Cathode poisoning does, apparently, exist...

There are various mechanisms that can cause it, including impurities in the electrodes themselves, but what is being queried here is poisoning caused by absence of cathode current.

Apparently, what happens is that the electrons that are emitted by thermionic action do not just wander off to nowhere in particular: they tend to form a charged cloud around the cathode ('space-charge' as some term it). This has an odd effect, namely it tends to repel the electrons emitted from the cathode, and they turn round and bombard it. Various studies have indicated that low-energy bombardment of cathode materials can lead to long-term damage.

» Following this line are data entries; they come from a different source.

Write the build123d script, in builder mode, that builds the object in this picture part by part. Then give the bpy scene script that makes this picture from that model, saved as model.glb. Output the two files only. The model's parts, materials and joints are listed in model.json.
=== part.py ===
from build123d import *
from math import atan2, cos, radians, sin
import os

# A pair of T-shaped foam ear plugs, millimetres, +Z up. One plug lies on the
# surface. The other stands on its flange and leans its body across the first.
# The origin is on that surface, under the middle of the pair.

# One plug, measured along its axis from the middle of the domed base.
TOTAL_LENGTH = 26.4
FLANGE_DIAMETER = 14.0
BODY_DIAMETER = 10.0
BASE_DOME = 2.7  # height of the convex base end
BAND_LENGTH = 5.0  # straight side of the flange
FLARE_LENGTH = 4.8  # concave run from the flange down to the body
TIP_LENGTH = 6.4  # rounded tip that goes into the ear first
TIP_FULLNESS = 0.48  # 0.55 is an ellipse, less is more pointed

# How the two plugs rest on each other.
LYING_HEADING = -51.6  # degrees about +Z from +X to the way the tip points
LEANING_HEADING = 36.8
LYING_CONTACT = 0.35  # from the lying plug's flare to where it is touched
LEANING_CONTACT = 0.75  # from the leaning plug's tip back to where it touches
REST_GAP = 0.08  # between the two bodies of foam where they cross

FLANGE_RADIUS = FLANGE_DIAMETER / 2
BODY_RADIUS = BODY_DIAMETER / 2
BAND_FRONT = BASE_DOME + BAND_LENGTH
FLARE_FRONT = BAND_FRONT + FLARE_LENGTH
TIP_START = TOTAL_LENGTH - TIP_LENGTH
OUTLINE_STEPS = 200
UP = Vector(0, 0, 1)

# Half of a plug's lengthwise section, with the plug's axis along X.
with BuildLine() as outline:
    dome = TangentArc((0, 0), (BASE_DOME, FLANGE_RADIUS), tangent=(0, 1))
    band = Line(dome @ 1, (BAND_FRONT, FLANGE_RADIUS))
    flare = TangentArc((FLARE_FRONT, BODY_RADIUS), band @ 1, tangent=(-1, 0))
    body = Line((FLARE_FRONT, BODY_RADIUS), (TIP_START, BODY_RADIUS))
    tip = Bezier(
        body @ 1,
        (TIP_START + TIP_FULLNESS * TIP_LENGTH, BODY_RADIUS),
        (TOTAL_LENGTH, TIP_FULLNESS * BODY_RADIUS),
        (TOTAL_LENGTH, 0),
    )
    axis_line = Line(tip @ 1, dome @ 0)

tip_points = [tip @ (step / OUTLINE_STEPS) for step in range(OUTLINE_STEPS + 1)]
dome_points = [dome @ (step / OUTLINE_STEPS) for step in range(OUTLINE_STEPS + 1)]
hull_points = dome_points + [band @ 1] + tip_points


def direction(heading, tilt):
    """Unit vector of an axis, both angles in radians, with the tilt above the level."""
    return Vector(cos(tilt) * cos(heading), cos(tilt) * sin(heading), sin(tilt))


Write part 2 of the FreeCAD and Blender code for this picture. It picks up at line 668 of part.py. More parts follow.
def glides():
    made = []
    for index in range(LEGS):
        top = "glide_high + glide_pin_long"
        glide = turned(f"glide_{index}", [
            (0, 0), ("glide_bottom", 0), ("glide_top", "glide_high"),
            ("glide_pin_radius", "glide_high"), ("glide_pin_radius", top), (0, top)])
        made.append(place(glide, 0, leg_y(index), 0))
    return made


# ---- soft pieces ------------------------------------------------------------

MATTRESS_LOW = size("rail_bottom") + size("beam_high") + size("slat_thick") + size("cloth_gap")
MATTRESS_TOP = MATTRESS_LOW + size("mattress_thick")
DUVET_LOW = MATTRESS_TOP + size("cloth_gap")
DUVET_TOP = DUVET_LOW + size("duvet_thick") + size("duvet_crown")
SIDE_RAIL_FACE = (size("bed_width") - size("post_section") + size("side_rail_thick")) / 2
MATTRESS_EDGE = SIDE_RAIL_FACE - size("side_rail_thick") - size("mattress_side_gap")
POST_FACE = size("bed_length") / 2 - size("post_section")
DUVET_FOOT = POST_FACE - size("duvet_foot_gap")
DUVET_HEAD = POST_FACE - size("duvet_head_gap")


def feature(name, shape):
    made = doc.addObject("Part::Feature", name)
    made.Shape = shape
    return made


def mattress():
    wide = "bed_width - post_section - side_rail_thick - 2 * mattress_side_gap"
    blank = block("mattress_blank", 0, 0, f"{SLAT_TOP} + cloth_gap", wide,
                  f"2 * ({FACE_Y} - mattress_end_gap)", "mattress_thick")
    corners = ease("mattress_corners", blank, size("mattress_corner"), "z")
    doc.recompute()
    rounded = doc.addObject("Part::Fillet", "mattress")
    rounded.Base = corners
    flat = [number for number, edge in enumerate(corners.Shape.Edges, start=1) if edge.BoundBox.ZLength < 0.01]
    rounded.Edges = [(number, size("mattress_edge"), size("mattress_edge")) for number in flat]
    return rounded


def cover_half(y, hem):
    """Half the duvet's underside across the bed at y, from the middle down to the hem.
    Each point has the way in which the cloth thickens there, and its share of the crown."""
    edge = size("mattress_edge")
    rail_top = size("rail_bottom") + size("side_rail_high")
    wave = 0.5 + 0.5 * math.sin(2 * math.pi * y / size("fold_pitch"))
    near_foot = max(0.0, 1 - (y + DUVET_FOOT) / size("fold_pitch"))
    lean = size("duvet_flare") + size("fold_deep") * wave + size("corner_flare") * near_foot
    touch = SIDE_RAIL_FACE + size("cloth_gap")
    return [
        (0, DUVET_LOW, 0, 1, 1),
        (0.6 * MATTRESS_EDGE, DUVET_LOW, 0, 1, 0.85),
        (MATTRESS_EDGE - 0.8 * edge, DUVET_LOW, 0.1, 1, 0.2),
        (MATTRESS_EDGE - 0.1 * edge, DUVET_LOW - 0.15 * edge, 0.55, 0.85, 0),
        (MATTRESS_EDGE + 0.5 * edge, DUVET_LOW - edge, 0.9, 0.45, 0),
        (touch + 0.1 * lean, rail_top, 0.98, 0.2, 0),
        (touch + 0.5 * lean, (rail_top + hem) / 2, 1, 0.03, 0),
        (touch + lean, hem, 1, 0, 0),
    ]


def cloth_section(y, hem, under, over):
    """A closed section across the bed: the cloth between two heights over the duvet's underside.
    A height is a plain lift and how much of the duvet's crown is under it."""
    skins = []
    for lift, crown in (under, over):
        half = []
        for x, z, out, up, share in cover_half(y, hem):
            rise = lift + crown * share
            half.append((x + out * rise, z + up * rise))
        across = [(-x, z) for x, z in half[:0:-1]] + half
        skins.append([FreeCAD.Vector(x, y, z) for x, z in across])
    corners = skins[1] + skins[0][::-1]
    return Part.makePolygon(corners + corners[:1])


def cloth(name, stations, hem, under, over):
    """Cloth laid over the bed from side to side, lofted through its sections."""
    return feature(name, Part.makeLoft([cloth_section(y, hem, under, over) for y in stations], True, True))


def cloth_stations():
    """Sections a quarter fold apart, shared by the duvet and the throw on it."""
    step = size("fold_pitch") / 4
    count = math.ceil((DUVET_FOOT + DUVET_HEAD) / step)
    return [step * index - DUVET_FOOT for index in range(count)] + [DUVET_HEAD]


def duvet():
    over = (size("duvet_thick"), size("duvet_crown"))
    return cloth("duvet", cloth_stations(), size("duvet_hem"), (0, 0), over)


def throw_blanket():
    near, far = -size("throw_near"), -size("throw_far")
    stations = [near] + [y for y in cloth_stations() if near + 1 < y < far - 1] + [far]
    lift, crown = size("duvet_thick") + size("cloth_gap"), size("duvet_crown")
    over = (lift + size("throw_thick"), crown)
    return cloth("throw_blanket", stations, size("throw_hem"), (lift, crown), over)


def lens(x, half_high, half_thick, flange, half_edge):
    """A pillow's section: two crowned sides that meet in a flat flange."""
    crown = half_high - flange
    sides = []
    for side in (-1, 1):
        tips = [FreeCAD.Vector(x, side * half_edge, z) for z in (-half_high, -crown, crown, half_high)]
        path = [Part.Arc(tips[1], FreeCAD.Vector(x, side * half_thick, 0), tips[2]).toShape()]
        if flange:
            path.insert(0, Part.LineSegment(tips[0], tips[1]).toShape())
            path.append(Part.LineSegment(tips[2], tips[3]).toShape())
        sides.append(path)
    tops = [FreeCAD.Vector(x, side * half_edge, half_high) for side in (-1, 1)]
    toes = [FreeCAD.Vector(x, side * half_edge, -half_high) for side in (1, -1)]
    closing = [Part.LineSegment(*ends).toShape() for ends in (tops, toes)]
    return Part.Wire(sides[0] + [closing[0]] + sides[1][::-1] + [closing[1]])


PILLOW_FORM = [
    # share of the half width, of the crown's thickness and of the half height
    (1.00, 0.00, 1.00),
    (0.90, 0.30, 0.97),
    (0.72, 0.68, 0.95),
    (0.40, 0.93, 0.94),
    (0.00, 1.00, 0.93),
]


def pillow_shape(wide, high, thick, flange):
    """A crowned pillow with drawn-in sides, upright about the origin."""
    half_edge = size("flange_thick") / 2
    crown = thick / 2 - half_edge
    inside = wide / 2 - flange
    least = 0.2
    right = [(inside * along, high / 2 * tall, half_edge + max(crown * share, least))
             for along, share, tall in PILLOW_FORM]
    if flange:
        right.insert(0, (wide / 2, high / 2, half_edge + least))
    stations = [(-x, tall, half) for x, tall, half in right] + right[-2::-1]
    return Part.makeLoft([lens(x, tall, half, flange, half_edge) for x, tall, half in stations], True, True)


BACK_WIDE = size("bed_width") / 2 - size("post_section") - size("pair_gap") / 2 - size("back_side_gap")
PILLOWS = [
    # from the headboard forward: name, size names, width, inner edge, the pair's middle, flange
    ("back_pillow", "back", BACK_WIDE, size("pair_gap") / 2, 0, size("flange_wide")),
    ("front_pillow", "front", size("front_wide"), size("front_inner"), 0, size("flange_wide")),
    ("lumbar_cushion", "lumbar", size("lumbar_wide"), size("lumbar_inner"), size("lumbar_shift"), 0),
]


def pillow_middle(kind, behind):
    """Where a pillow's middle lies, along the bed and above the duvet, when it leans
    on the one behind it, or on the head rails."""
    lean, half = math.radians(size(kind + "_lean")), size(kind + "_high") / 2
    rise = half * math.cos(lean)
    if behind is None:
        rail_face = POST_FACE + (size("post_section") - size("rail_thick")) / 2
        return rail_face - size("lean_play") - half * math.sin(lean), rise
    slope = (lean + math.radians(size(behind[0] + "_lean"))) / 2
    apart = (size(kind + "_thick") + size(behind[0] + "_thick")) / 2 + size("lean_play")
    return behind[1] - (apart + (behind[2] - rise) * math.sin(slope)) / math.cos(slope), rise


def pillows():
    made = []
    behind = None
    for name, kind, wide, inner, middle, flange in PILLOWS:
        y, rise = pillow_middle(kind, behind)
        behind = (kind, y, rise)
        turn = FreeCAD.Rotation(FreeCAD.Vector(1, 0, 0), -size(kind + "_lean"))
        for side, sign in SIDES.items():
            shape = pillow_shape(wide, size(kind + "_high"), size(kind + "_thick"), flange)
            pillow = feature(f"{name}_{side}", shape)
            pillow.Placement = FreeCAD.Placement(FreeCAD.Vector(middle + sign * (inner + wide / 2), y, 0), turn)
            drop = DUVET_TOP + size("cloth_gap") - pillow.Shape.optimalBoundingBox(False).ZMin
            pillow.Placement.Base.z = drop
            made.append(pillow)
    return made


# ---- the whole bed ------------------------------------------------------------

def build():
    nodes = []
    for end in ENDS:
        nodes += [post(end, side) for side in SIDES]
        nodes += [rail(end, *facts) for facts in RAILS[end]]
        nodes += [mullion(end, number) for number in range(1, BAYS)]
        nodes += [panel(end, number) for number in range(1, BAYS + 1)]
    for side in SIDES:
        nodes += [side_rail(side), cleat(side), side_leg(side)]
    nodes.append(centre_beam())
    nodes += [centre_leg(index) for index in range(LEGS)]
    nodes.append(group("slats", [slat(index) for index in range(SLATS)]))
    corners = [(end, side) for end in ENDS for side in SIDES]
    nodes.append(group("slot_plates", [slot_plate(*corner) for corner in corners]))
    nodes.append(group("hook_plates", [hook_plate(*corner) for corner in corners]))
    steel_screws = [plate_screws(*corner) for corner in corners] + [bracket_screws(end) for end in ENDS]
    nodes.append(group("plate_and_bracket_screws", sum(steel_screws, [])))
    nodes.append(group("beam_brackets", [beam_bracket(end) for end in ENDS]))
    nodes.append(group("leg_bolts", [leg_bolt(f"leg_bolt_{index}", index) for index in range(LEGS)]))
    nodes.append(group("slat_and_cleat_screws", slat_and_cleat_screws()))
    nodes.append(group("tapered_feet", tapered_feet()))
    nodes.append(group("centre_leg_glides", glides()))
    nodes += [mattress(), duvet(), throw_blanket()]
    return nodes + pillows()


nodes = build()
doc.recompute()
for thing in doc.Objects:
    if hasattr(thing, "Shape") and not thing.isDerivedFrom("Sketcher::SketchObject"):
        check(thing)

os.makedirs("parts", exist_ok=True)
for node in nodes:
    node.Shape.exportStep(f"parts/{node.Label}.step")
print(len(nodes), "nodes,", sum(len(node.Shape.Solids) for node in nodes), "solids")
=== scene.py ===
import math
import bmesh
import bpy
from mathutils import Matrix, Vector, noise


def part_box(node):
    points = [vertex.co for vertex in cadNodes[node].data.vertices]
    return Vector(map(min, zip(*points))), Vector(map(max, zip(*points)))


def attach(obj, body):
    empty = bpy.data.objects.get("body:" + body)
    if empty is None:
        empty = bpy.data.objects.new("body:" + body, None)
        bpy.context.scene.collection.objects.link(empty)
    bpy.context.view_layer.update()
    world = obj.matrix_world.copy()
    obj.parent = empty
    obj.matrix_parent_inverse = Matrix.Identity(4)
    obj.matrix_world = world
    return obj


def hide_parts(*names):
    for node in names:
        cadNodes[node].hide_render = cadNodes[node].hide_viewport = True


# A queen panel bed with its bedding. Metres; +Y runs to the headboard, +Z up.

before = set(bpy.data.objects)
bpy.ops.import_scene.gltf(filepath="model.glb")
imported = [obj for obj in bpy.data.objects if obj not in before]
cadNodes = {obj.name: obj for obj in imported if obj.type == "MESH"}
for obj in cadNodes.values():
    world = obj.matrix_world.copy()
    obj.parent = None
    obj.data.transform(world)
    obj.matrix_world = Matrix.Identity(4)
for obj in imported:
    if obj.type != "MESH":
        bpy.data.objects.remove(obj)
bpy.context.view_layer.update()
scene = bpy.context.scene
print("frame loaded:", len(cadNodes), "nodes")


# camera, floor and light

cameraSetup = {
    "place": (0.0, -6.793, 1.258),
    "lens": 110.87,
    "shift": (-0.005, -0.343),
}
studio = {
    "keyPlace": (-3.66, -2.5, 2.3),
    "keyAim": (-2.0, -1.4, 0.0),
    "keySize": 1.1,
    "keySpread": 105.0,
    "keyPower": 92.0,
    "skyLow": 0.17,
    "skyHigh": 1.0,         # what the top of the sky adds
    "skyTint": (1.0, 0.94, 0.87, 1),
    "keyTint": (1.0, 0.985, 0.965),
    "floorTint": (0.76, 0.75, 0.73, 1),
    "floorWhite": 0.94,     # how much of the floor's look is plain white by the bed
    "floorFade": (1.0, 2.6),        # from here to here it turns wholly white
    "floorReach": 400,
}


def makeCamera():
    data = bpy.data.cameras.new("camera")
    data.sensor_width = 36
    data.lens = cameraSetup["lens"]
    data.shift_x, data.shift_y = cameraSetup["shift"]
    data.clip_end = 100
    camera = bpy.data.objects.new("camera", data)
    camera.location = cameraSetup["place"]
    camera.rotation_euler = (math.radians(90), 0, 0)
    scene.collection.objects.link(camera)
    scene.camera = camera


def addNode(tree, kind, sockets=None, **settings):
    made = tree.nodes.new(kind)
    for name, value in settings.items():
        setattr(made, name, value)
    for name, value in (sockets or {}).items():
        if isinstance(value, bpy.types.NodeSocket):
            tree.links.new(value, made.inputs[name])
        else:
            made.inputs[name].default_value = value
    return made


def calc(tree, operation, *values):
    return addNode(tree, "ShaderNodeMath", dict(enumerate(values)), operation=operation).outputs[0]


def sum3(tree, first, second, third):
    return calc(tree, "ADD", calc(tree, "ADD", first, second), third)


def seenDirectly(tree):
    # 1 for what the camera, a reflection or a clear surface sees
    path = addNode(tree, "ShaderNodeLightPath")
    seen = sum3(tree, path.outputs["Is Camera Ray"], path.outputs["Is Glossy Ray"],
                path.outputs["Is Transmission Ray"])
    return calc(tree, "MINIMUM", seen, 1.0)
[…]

I can only speak as I find... in high-power transmitters, due to cathodic poisoning it was considered a bad thing to leave the filaments of a TX switched-on long-term without any HT supplies. If you had a main/reserve type of TX installation, this was bad news, since in the event of failure of the main TX, you had to switch over to the reserve TX which had cold filaments. These were large valves, and could have warm-up times of several minutes - a long time for a broadcast service to be 'off'. So a wheeze was devised, known as 'black heat': here, the filaments of the reserve TX were heavily under-run, to the extent that they didn't emit visible light at all. But they were still jolly hot, for all that, and when needed, full filament volts would be whopped on, and they'd then be ready for service in about half a minute or less.

In a small domestic device you don't need to take such radical steps. All that is needed is to increase the device bias until it's just taking a sniff of cathode current - this strips away the space charge, and the effect doesn't occur.